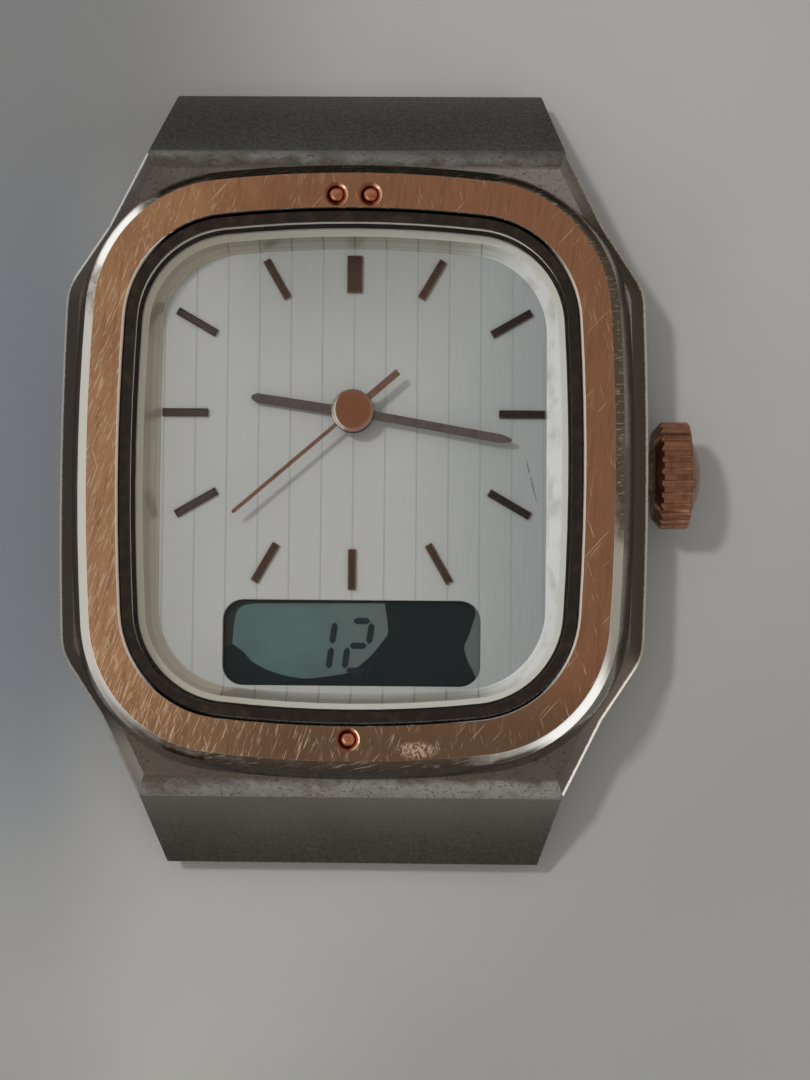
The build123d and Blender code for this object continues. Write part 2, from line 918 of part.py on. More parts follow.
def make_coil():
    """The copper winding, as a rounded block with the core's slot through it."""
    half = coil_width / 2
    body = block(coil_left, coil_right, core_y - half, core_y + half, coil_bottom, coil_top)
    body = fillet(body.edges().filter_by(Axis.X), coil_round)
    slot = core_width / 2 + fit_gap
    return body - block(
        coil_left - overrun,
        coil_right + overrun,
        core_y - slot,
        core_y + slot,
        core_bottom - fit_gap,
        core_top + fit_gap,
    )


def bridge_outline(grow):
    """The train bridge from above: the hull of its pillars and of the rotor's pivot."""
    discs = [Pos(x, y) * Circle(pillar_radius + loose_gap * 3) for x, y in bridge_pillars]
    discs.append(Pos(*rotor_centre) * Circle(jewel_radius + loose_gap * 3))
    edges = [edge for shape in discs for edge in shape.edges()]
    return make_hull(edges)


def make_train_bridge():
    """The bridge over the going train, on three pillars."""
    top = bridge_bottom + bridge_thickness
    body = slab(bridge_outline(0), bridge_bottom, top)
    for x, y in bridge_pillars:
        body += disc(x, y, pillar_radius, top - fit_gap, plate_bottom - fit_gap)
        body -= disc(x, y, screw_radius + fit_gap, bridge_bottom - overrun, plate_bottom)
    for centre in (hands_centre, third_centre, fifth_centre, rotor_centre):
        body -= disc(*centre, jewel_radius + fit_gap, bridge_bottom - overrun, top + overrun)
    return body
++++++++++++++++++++
__Given problem__. Look over the listing above. Pick out and copy every line that includes "from".

__Solution to the problem__.
The build123d and Blender code for this object continues. Write part 2, from line 918 of part.py on. More parts follow.
    """The train bridge from above: the hull of its pillars and of the rotor's pivot."""